Exercise: Copy out each line of the material below with no changes.

━━━━━━━━━━

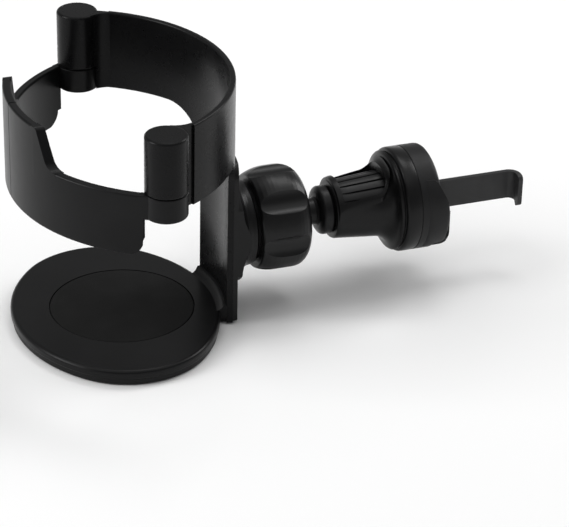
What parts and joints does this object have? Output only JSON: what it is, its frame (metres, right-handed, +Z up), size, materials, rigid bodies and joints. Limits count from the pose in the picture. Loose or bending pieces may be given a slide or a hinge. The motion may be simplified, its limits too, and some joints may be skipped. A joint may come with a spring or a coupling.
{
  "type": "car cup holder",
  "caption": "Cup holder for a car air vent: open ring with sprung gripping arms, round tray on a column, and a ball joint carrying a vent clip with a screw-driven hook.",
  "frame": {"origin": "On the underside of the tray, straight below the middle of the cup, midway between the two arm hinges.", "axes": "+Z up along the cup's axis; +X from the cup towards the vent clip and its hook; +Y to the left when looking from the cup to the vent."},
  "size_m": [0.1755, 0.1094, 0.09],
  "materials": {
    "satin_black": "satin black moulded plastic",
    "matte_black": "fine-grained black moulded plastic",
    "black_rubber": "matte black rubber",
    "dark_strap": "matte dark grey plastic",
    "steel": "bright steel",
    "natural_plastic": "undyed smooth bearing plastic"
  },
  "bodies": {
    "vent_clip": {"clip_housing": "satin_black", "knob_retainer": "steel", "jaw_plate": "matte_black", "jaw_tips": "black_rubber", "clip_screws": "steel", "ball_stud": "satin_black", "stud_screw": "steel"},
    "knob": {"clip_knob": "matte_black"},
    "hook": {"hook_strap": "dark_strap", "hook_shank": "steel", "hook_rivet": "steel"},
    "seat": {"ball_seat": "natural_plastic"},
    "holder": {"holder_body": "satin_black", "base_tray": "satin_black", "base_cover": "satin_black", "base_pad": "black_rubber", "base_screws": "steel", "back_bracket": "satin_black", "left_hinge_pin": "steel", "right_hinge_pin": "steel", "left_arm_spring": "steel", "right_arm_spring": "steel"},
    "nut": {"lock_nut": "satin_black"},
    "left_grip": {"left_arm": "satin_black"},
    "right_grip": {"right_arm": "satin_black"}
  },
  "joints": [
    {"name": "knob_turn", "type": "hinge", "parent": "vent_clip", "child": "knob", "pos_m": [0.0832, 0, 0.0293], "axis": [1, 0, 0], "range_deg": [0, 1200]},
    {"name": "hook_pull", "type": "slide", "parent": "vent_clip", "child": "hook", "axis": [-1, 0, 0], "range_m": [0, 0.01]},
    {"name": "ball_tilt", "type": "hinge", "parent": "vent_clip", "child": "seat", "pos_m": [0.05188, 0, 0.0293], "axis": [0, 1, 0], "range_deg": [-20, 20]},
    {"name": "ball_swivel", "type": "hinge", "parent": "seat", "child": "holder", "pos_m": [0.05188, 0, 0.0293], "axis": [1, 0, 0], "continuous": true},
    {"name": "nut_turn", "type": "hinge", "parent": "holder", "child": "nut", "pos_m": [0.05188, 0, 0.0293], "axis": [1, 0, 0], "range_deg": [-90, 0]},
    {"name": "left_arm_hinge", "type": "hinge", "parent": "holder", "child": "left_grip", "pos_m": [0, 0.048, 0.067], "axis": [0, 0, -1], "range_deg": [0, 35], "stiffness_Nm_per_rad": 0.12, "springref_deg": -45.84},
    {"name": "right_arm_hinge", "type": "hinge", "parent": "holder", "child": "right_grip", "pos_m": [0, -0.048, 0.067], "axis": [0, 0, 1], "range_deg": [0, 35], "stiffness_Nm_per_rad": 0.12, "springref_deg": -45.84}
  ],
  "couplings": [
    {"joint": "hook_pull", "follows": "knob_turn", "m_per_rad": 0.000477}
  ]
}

━━━━━━━━━━

Solution:
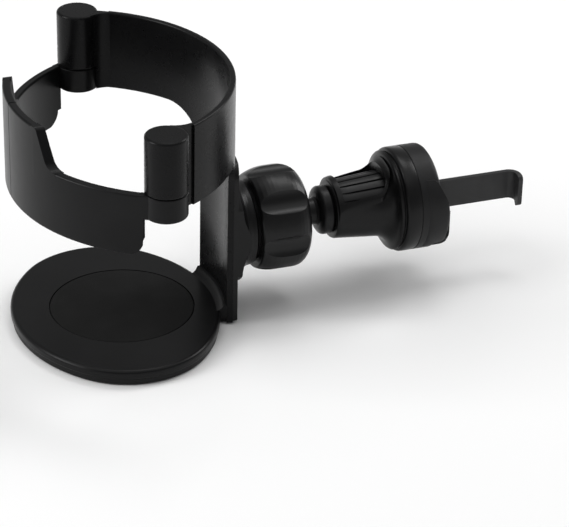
What parts and joints does this object have? Output only JSON: what it is, its frame (metres, right-handed, +Z up), size, materials, rigid bodies and joints. Limits count from the pose in the picture. Loose or bending pieces may be given a slide or a hinge. The motion may be simplified, its limits too, and some joints may be skipped. A joint may come with a spring or a coupling.
{
  "type": "car cup holder",
  "caption": "Cup holder for a car air vent: open ring with sprung gripping arms, round tray on a column, and a ball joint carrying a vent clip with a screw-driven hook.",
  "frame": {"origin": "On the underside of the tray, straight below the middle of the cup, midway between the two arm hinges.", "axes": "+Z up along the cup's axis; +X from the cup towards the vent clip and its hook; +Y to the left when looking from the cup to the vent."},
  "size_m": [0.1755, 0.1094, 0.09],
  "materials": {
    "satin_black": "satin black moulded plastic",
    "matte_black": "fine-grained black moulded plastic",
    "black_rubber": "matte black rubber",
    "dark_strap": "matte dark grey plastic",
    "steel": "bright steel",
    "natural_plastic": "undyed smooth bearing plastic"
  },
  "bodies": {
    "vent_clip": {"clip_housing": "satin_black", "knob_retainer": "steel", "jaw_plate": "matte_black", "jaw_tips": "black_rubber", "clip_screws": "steel", "ball_stud": "satin_black", "stud_screw": "steel"},
    "knob": {"clip_knob": "matte_black"},
    "hook": {"hook_strap": "dark_strap", "hook_shank": "steel", "hook_rivet": "steel"},
    "seat": {"ball_seat": "natural_plastic"},
    "holder": {"holder_body": "satin_black", "base_tray": "satin_black", "base_cover": "satin_black", "base_pad": "black_rubber", "base_screws": "steel", "back_bracket": "satin_black", "left_hinge_pin": "steel", "right_hinge_pin": "steel", "left_arm_spring": "steel", "right_arm_spring": "steel"},
    "nut": {"lock_nut": "satin_black"},
    "left_grip": {"left_arm": "satin_black"},
    "right_grip": {"right_arm": "satin_black"}
  },
  "joints": [
    {"name": "knob_turn", "type": "hinge", "parent": "vent_clip", "child": "knob", "pos_m": [0.0832, 0, 0.0293], "axis": [1, 0, 0], "range_deg": [0, 1200]},
    {"name": "hook_pull", "type": "slide", "parent": "vent_clip", "child": "hook", "axis": [-1, 0, 0], "range_m": [0, 0.01]},
    {"name": "ball_tilt", "type": "hinge", "parent": "vent_clip", "child": "seat", "pos_m": [0.05188, 0, 0.0293], "axis": [0, 1, 0], "range_deg": [-20, 20]},
    {"name": "ball_swivel", "type": "hinge", "parent": "seat", "child": "holder", "pos_m": [0.05188, 0, 0.0293], "axis": [1, 0, 0], "continuous": true},
    {"name": "nut_turn", "type": "hinge", "parent": "holder", "child": "nut", "pos_m": [0.05188, 0, 0.0293], "axis": [1, 0, 0], "range_deg": [-90, 0]},
    {"name": "left_arm_hinge", "type": "hinge", "parent": "holder", "child": "left_grip", "pos_m": [0, 0.048, 0.067], "axis": [0, 0, -1], "range_deg": [0, 35], "stiffness_Nm_per_rad": 0.12, "springref_deg": -45.84},
    {"name": "right_arm_hinge", "type": "hinge", "parent": "holder", "child": "right_grip", "pos_m": [0, -0.048, 0.067], "axis": [0, 0, 1], "range_deg": [0, 35], "stiffness_Nm_per_rad": 0.12, "springref_deg": -45.84}
  ],
  "couplings": [
    {"joint": "hook_pull", "follows": "knob_turn", "m_per_rad": 0.000477}
  ]
}